Batman and Robin respond to a call for help from Sawyer, a wealthy man who has been assaulted and robbed--but only of an ordinary vase from the Thaddeus Moore auction. The two heroes recall two earlier burglaries of a clock and a thermometer, both bought at the Moore auction. Later, they check with Logan, a lawyer handling the Moore estate, and his aide Hillery, and learn that Moore said he would leave a million dollars to his nephew, but would have to work hard for it and take care of his possessions. A fourth burglary, of Moore's desk now owned by Cora Dale, leads Batman and Robin to hear a poem Moore left in his desk: "Mr. Field laid down a chain / Another Cyrus gave us grain / James knew all the whats and whys / If you know how you'll win the prize."
Batman, realizing that Moore built models of great inventions, prompts Robin to guess the meaning of the riddle: Cyrus Field, the man who laid the first transatlantic telegraph cable, Cyrus McCormick, the inventor of the reaper, and James Watt, who invented the steam engine. This leads them to a series of adventures against crooks hired by an unknown mastermind to steal Moore's models, resulting in the discovery of a key to a secret deposit box of the Gotham City Bank containing Moore's hidden million dollars. Hillery, the lawyer's assistant, proves to be the mastermind behind the thefts, but is captured by Batman and Robin when he tries to recover the key.
Appearing in "The Million Dollar Puzzle"
Featured Characters:
Supporting Characters:
Antagonists:
- Hillery (Single appearance)
- Joe (Single appearance)
- Sloan (Single appearance)
- Burke (Single appearance)
Other Characters:
- Sawyer (Single appearance)
- Mr. Logan (Single appearance)
- Cora Dale (Single appearance)
Locations:
Vehicles:
Synopsis for "The Batman Baby"
Kathy Kane, in her capacity as a director on the local orphanage's board, she has received a baby on the orphanage's doorstep with a note from the parents (unidentified) asking them to keep the child in hiding until he can be reclaimed, and ask the police to keep the secret. Kathy, not wishing her Batwoman career to be impaired, trusts Bruce to be a good guardian to the child until the parents can be located. Batman attempts to leave the boy with Alfred when he goes for a nightly patrol, but the baby puts up such a squawk at Batman's attempt to exit, and he is forced to stay with the child to keep the neighbors from discovering its presence, while Robin patrols with Batwoman.

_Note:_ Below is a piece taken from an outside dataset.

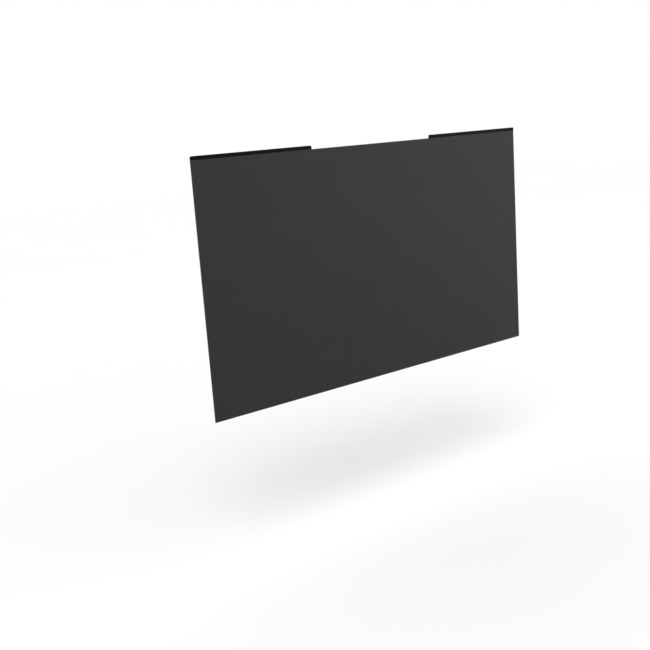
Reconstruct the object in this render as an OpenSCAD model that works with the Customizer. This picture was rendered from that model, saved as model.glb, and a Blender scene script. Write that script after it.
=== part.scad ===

The next day, from telltale threads in a crest pattern on the baby's clothes, they determine the boy is one of the royal family of Morania, a tiny European country. When they attempt to meet the ambassador of Morania, whose old king is dying, they are detained and then attacked by thugs, whom they beat back. Realizing that Lekkey, the assistant to the ambassador, was the only one who knew of their appointment, Batman and Robin trail him to the hideout of Bruno Groft, a foreign agent and assassin-for-hire, and defeat him and his gang and manage to rescue the abducted ambassador. He directs them to the hiding place of the prince and princess of Morania, the child's parents. They arrive just in time to prevent Lekkey from assassinating them so that Baron Karl, cousin to the dying King, may assume the throne. The plotters, including Baron Karl, all wind up behind bars. Not long afterward, the king of Morania dies and the prince and princess assume the throne of their country. Alfred, for his part, has a delayed shock upon realizing he held a tiny bit of royalty in his hands.
Appearing in "The Batman Baby"
Featured Characters:
Supporting Characters:
Antagonists:
- Mr. Lekkey (Single appearance)
- Bruno Groft (Single appearance)
Other Characters:
- Prince and Princess of Morania (Single appearance)
Locations:
- Gotham City
- Wayne Manor
- Gotham Orphanage
Items:
Vehicles:
Notes
- "The Interplanetary Batman" is reprinted in Batman in the Fifties and Batman in the Fifties New Edition.